## Given exercise
Only the lines from the start of the data through the one containing "return loft(rings, closed)" belong in your answer; return them exactly.
★ ★ ★ ★ ★
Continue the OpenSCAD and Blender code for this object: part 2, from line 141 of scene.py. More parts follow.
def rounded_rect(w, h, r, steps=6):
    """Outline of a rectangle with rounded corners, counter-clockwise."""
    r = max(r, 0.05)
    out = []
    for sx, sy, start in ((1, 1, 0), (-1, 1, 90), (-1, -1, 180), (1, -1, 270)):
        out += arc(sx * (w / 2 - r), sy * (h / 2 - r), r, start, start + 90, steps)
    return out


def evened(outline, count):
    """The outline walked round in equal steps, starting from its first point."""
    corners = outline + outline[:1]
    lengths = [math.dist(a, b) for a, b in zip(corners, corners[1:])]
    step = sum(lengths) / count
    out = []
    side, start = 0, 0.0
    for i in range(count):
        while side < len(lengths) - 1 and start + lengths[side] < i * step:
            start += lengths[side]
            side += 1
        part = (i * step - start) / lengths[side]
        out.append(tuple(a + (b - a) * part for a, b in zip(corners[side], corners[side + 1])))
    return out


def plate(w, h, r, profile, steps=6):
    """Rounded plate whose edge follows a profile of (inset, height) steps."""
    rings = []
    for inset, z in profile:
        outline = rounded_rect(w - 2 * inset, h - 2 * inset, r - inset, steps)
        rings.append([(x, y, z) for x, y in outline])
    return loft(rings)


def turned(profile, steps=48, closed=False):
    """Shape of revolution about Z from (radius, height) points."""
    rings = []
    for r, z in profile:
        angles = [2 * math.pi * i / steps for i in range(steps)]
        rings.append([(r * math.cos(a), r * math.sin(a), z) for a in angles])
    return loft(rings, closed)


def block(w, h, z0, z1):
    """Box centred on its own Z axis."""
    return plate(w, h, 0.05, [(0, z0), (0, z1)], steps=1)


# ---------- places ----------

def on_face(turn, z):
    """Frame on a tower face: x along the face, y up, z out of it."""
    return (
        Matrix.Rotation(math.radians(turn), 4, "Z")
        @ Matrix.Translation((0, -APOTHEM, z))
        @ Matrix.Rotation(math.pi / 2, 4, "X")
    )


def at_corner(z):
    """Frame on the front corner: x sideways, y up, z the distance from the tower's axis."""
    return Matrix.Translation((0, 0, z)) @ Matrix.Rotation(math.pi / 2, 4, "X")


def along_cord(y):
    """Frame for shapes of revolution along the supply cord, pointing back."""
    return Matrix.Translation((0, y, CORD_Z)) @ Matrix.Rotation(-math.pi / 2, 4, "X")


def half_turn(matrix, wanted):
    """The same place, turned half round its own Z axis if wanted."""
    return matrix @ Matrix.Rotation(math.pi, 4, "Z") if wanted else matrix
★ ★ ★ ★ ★
## Exercise output
Continue the OpenSCAD and Blender code for this object: part 2, from line 141 of scene.py. More parts follow.
def rounded_rect(w, h, r, steps=6):
    """Outline of a rectangle with rounded corners, counter-clockwise."""
    r = max(r, 0.05)
    out = []
    for sx, sy, start in ((1, 1, 0), (-1, 1, 90), (-1, -1, 180), (1, -1, 270)):
        out += arc(sx * (w / 2 - r), sy * (h / 2 - r), r, start, start + 90, steps)
    return out


def evened(outline, count):
    """The outline walked round in equal steps, starting from its first point."""
    corners = outline + outline[:1]
    lengths = [math.dist(a, b) for a, b in zip(corners, corners[1:])]
    step = sum(lengths) / count
    out = []
    side, start = 0, 0.0
    for i in range(count):
        while side < len(lengths) - 1 and start + lengths[side] < i * step:
            start += lengths[side]
            side += 1
        part = (i * step - start) / lengths[side]
        out.append(tuple(a + (b - a) * part for a, b in zip(corners[side], corners[side + 1])))
    return out


def plate(w, h, r, profile, steps=6):
    """Rounded plate whose edge follows a profile of (inset, height) steps."""
    rings = []
    for inset, z in profile:
        outline = rounded_rect(w - 2 * inset, h - 2 * inset, r - inset, steps)
        rings.append([(x, y, z) for x, y in outline])
    return loft(rings)


def turned(profile, steps=48, closed=False):
    """Shape of revolution about Z from (radius, height) points."""
    rings = []
    for r, z in profile:
        angles = [2 * math.pi * i / steps for i in range(steps)]
        rings.append([(r * math.cos(a), r * math.sin(a), z) for a in angles])
    return loft(rings, closed)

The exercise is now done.